As soon as you process WMI output, though, correct data types matter. Both PowerShell and WMI can understand each other only when they understand how to interpret the data. Problems can occur both ways:
- When you call WMI methods and send arguments that use PowerShell data types, WMI may not interpret the data correctly. Make sure you convert your arguments to the exact data types the WMI method expects to receive.
- When PowerShell processes data received from WMI, it may not recognize the WMI data types. Make sure you convert the received WMI data to the corresponding PowerShell data types where appropriate.
Here is an example that illustrates the problem and ways to work around it:
Translating WMI Codes to Friendly Text
WMI information is often coded and uses numeric values instead of meaningful text.

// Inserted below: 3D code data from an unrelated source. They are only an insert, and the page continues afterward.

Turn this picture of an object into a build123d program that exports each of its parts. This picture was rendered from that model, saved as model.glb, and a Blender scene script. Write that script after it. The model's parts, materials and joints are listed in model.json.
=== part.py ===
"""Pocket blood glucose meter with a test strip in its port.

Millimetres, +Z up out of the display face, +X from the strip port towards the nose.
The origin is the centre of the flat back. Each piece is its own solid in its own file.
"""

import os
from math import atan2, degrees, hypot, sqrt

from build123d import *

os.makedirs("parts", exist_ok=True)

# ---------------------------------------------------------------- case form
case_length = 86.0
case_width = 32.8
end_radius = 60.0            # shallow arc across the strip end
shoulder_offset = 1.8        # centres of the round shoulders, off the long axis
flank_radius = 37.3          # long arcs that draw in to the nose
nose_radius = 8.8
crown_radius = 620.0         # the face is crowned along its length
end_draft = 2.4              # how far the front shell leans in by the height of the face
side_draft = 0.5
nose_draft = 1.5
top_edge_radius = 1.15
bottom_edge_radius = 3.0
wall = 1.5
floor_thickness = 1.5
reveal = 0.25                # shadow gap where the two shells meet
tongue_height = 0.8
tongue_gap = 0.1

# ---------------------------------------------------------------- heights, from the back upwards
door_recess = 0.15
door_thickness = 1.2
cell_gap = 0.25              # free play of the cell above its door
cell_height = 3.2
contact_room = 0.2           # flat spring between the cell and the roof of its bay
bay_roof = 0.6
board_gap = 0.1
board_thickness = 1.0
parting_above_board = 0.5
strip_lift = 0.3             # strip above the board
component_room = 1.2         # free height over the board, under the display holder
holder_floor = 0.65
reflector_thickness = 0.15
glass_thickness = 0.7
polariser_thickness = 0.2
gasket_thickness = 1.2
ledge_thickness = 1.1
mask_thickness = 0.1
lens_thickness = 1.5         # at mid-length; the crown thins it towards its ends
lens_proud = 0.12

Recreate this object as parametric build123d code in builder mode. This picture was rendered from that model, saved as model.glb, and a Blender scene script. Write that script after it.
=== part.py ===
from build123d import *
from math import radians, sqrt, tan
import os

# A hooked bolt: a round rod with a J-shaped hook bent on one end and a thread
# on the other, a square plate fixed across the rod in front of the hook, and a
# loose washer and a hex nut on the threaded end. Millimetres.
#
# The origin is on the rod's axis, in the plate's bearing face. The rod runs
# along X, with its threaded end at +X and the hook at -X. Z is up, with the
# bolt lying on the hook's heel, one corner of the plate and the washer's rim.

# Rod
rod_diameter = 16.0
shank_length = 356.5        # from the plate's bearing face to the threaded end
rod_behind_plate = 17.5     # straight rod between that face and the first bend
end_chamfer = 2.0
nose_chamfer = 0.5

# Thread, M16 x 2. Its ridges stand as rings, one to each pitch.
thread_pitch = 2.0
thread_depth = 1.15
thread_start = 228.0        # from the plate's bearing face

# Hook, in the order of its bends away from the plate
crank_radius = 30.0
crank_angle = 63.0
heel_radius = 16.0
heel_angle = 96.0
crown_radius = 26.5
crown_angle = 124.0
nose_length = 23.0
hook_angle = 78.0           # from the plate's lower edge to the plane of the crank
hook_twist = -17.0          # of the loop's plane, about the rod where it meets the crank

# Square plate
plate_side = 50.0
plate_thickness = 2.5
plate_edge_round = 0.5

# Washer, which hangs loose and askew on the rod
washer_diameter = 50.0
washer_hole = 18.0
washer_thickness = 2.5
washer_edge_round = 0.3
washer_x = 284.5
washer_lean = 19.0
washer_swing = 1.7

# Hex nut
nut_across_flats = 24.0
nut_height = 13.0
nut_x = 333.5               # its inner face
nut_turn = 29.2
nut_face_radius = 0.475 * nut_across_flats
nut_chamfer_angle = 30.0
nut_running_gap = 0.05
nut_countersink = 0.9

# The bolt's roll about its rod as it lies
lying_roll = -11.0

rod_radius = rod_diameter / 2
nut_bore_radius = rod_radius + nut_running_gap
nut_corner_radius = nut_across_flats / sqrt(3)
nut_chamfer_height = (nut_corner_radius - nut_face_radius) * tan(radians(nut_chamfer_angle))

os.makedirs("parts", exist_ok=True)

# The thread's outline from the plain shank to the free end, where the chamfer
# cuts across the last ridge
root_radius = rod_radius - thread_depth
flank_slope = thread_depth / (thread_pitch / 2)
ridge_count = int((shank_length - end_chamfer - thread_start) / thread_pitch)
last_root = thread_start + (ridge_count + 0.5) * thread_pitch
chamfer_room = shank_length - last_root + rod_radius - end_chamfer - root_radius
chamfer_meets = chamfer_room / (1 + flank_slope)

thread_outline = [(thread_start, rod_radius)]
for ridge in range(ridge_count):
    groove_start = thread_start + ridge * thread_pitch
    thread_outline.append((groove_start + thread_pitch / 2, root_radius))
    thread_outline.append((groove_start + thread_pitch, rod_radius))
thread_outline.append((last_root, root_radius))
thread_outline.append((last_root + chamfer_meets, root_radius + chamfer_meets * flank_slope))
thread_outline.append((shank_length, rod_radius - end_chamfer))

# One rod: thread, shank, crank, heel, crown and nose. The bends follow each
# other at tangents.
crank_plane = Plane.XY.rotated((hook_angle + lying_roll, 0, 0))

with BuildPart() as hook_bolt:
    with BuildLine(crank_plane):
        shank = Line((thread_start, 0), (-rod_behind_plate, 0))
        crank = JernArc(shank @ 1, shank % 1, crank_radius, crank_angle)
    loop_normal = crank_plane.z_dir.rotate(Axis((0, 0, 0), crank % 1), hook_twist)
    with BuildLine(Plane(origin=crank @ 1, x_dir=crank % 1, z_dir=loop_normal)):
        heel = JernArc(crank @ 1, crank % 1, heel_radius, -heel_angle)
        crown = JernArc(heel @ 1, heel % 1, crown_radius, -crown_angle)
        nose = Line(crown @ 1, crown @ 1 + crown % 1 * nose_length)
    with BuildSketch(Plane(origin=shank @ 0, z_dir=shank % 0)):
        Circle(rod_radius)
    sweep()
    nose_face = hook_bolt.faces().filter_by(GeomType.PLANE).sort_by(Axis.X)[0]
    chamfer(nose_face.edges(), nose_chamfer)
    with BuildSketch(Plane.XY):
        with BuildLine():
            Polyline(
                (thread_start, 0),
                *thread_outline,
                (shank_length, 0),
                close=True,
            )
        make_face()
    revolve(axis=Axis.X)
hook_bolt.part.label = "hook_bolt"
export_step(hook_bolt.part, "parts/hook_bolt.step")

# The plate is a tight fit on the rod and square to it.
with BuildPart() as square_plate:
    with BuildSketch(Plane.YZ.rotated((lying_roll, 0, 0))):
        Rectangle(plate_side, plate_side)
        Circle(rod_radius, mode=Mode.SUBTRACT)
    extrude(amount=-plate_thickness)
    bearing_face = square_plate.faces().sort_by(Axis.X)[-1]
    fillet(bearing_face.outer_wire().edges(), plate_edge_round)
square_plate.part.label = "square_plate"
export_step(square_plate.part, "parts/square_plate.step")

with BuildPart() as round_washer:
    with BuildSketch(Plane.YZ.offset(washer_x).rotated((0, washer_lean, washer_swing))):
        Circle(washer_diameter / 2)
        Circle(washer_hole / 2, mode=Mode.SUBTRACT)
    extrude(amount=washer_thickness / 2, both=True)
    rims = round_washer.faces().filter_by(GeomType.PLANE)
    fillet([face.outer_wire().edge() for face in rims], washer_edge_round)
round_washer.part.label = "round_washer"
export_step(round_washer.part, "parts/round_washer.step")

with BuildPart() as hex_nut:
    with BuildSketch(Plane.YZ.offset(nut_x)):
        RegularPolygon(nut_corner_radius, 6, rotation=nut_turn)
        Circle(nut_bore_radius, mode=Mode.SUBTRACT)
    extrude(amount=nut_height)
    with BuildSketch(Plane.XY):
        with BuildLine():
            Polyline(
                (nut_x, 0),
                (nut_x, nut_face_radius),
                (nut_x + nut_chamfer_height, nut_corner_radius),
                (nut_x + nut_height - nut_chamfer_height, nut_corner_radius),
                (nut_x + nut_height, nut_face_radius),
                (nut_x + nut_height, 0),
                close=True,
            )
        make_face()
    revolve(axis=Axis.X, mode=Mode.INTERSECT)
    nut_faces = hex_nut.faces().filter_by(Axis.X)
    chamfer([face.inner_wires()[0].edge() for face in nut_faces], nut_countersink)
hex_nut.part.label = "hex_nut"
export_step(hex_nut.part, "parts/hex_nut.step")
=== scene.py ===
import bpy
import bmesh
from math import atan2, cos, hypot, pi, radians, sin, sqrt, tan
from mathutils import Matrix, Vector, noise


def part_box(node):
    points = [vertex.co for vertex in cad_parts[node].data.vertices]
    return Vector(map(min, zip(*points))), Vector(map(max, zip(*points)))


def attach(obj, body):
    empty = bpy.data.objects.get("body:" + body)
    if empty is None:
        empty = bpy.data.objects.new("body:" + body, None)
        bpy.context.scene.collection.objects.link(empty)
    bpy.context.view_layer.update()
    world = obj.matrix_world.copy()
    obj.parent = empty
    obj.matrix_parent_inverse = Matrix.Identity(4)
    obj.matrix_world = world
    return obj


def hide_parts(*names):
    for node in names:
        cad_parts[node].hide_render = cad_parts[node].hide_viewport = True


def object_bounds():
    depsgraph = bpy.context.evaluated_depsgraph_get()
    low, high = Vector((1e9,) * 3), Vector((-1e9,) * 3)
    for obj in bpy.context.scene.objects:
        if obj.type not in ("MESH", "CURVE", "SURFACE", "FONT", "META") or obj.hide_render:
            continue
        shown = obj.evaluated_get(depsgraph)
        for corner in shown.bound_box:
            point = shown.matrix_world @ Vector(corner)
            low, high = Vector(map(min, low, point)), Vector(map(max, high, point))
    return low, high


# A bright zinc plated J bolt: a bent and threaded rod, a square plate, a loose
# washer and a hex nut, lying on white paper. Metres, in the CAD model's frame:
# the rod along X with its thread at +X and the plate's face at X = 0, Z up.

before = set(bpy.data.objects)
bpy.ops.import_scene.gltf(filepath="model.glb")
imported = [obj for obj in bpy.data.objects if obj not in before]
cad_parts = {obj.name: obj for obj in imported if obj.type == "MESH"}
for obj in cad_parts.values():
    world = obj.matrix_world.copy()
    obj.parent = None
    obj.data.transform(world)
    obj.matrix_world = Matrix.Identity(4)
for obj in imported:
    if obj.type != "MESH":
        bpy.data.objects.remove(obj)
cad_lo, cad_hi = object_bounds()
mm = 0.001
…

For example, the WMI class Win32_ComputerSystem contains the property AdminPasswordStatus. When you look up this property, you learn that this property returns the hardware security settings for the administrator password status. The information uses the data type [UInt16] (unsigned 16-bit integer). The reference also returns a PowerShell hashtable to translate the values into text:
$AdminPasswordStatus_map = @{
0 = 'Disabled'
1 = 'Enabled'
2 = 'Not Implemented'
3 = 'Unknown'
}
You can now take the value returned by WMI and use it as a key to read the friendly text from the hashtable. However, when you ignore data types, this won’t work, and PowerShell just returns “nothing”:
# example returns the current admin password status
# this example contains an error and returns "nothing"
# this hashtable translates the codes to
# meaningful friendly text:
$AdminPasswordStatus_map = @{
0 = 'Disabled'
1 = 'Enabled'
2 = 'Not Implemented'
3 = 'Unknown'
}
# get instance of Win32_ComputerSystem
# representing the current computer:
$computer = Get-CimInstance -Class Win32_ComputerSystem
# query the property AdminPasswordStatus
# it yields a numeric value
$rawValue = $computer.AdminPasswordStatus
# translate raw value to friendly text
# this yields empty information because PowerShell uses the
# data type [Int32] (signed 32-bit integers)
# while WMI sends the numeric value
# using the data type [UInt16] (unsigned 16-bit integers)
# so PowerShell cannot find the key in its
# hashtable and returns nothing:
$friendlyName = $AdminPasswordStatus_map[$rawValue]
# output value
"Admin Password Status: $friendlyName"
This problem occurs because hashtable keys are type-sensitive. PowerShell cannot find a [UInt16] typed key in the hashtable because numbers automatically use the type [Int32] in PowerShell.
The solution is trivial, though: convert the WMI value into the appropriate PowerShell type so that it matches the types of the hashtable keys:
# example returns the current admin password status
# this example converts the returned WMI value
# into the appropriate PowerShell data type:
$AdminPasswordStatus_map = @{
0 = 'Disabled'
1 = 'Enabled'
2 = 'Not Implemented'
3 = 'Unknown'
}
$computer = Get-CimInstance -Class Win32_ComputerSystem
$rawValue = $computer.AdminPasswordStatus
# convert the raw value to type [Int]:
$friendlyName = $AdminPasswordStatus_map[[Int]$rawValue]
# output value
"Admin Password Status: $friendlyName"
Now the code works and may look like this:
Admin Password Status: Not Implemented
“Not Implemented” is one of the available return values and indicates that your security hardware does not provide the requested information.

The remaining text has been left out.